Methods

Data

Updated information regarding what data is used can be found in the changelog page.

Data pre-processing

30 day time-window

Events for a given individual and a given phenocode will be merged if they are less than or equal to 30 days apart. For example if an individual as K11_APPENDACUT events at the following dates: 2000-01-01, 2000-01-20, 2000-02-10, 2000-02-28, then all these events will become one at date 2000-01-01.

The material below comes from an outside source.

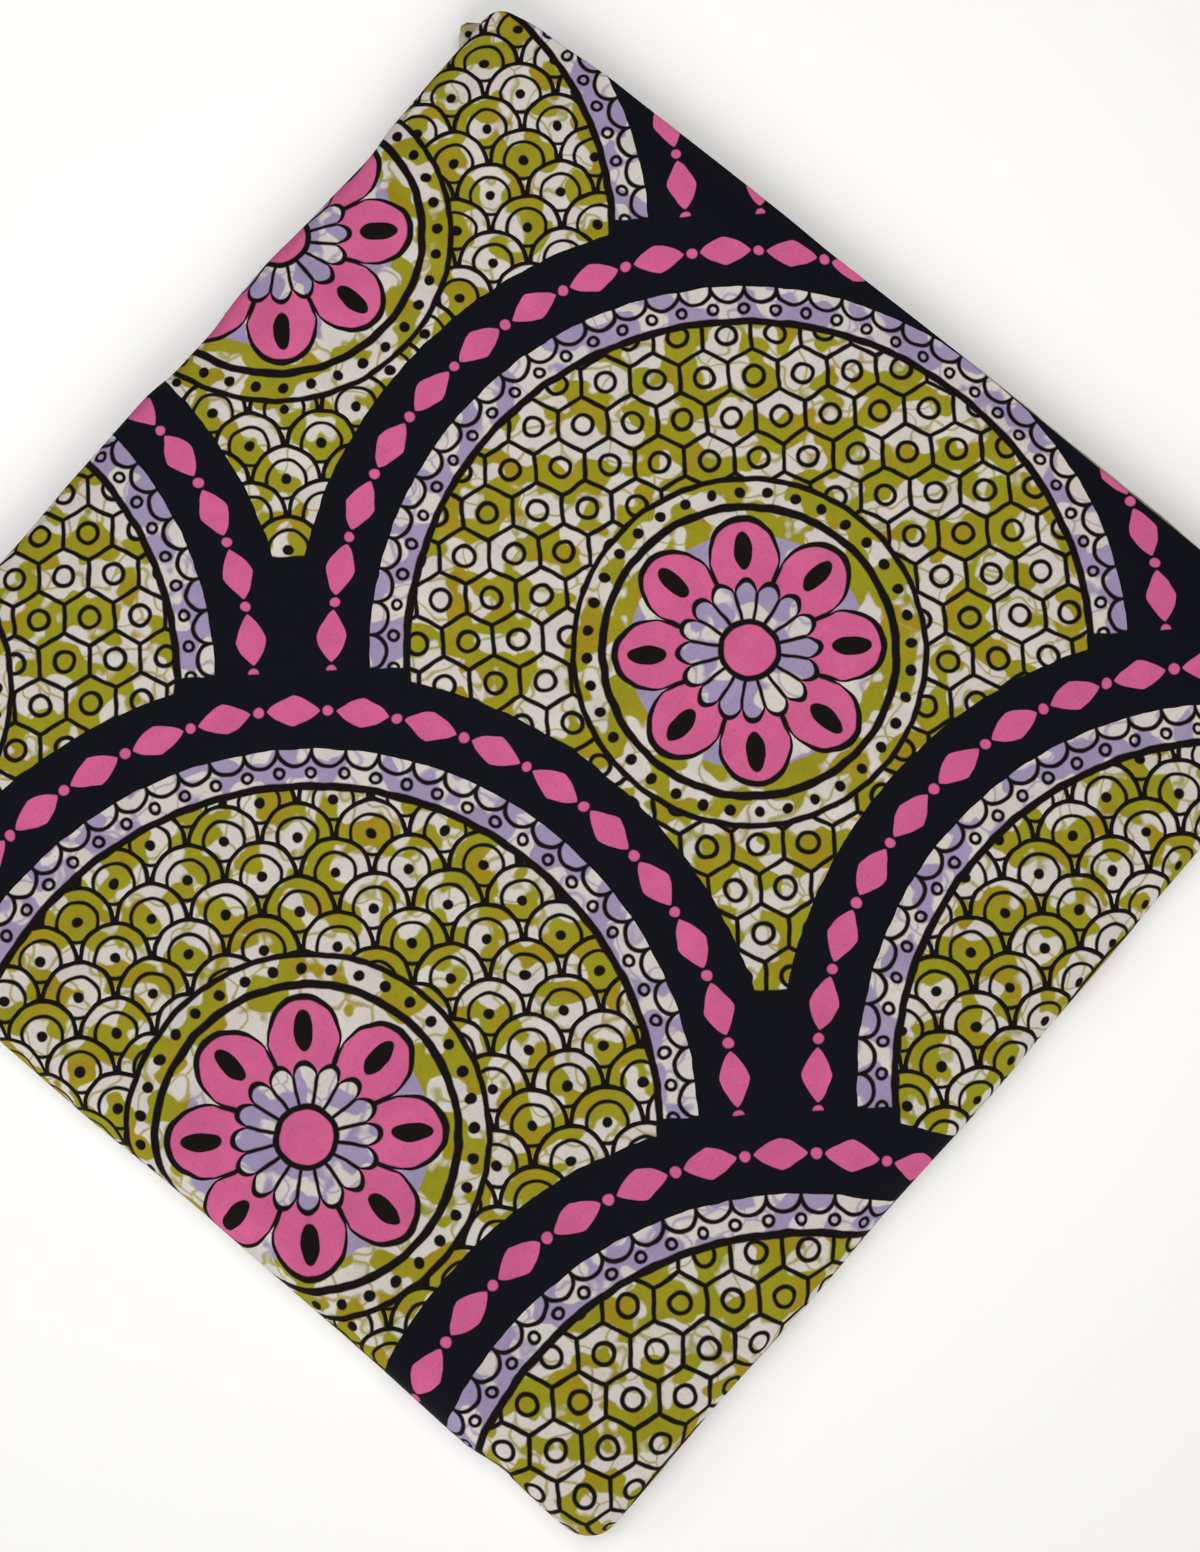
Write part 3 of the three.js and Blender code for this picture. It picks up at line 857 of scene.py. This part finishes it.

This is done as an attempt to remove events that are follow-ups rather than initial diagnoses.

Statistics

Unadjusted prevalence

Number of individuals having at least one event for a given phenocode, divided by the total number of individuals in the FinnGen study. No adjustment is done to account for the difference between the age distribution of the FinnGen cohort and the one of the Finnish population.

Mortality

The implementation of the mortality statistics makes use of:

Hazard Ratios (HR), p & N

The model used is: y ~ prior endpoint + birth year + sex

If the endpoint is sex-specific, then the sex covariate is removed from the model.

Lagged hazard ratios are computed by considering only up to 1, 5, and 15 years of exposed time.

The regression are done using the lifelines library.

Absolute Risk (AR)

The absolute risk represents the probability of dying. It is defined as AR = 1 - survival_probability. The survival probability is derived from the fitted Cox model with the following parameters:

  • year of birth: 1959
  • sex ratio: 50%

Survival analyses between phenocodes

Most of the study follows the NB-COMO study.

Data pre-processing

  • Start of study: 1998-01-01
  • End of study: 2018-12-31
  • Prevalent cases removed from the study.
  • Ignore time before start of study for individuals having the prior-phenocode before the study starts.
  • Split time in unexposed and exposed periods.
  • Only consider endpoint pairs:
    • with at least 10 individuals for each cell of the contingency table of this endpoint pair.
    • with at least 25 individuals having the outcome endpoint.
    • where ICDs of both endpoints as well as there parents don't overlap.
    • where endpoints are not descendants of one another in the endpoint tree hierarchy.

Cox regression

The model used is: y ~ prior + birth_year + sex

If the endpoint is sex-specific, then the sex covariate is removed from the model.

Lagged hazard ratios are computed by considering only up to 1, 5, and 15 years of exposed time.

The regression are done using the lifelines library.

Notes

Due to the sensitive nature of the data, the age when entering and leaving the study has an accuracy of 1 year.

Drug Statistics

The drug score is computed in a 2-step process:

  1. Fit the data to the logistic model:
    y ~ sex + year-of-birth + year-of-birth^2 + year-at-endpoint + year-at-endpoint^2
  2. Use the fitted model to predict the probability for the following data:
    • sex = 0.5, assume an even number of females and males.
    • year-of-birth = 1960, the mean year of birth of the FinnGen cohort.
    • year-at-endpoint = 2018, predict the probability at the end of the study.

The resulting probability value is the drug score. The highest the drug score is, the more likely the drug is to be taken after the given endpoint.

Source code

Availabe on GitHub for both the data processing pipeline and the website.